The missionary dictionaries of the Polynesian dialects, preserving only a very limited number of the words once existing, and hardly any of the light and shade, the idioms and picture phrases, of these close observers of nature, remind one of Shakespeare’s criticism, “They have been at a great feast of languages, and stolen the scraps.”

The English missionaries put the Marquesan sounds into English letters, but when their day was done in Tahiti, and the French came to power because of French Catholic missionaries being expelled at the instigation of Protestant clerics, the poor Marquesans had to unlearn their English and take up French.

In Marquesan there never was an English dictionary circulated that I know of, and so the natives’ first European language was French as far back as books and schools were concerned; but the commerce has been mostly in English, the whalers and the traders talk English, and all Polynesia is stamped by the heel of the Saxon.

A German army officer who traveled with me lamented that in German Samoa the language used is English when not Samoan, even the German officials being forced to use it.

On the schooners all commands are in English, though the captains are French and the crews Tahitian, whose English is confined to these words alone. At the German traders’ in Taha-Uku the accounts are in English or American. It is the effect of the long dominance of the English on the sea and in commerce.

A chief difficulty of the makers of the written Polynesian languages was the adjectives. Primitive peoples have not the wealth of these that civilized nations possess, and fine shadings here are often expressed by intonation, grimace, or gesture.


CHAPTER XIX

Tragic Mademoiselle Narbonne—Whom shall she marry?—Dinner at the home of Wilhelm Lutz—The Taua, the Sorcerer—Lemoal says Narbonne is a Leper—I visit the Taua—The prophecy.

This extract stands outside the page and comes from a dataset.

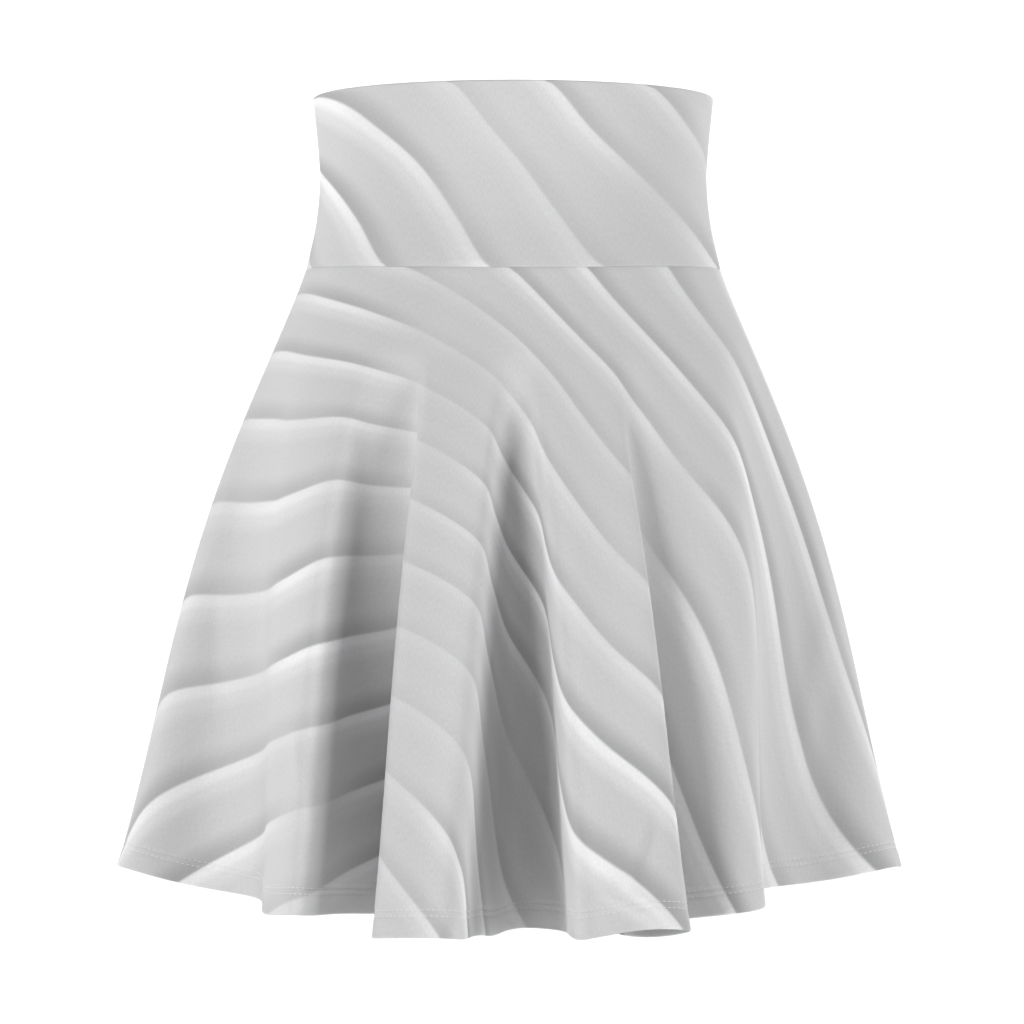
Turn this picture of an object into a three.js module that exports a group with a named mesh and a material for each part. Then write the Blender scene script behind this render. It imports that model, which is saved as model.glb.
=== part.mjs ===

AS long as I live, I shall have, as my avatar of tragedy, Mademoiselle Narbonne. Fate had marked her for desolation. The grim drama of the half-caste whose spirit is riven by heredity and environment, fighting for supremacy of the soul, was enacted here in scenes of rare intensity and mournful fitness. While I did not await its final dénouement I saw enough to stamp its pitiable acts upon my memory, and later I learned of the last blows of an inevitable destiny.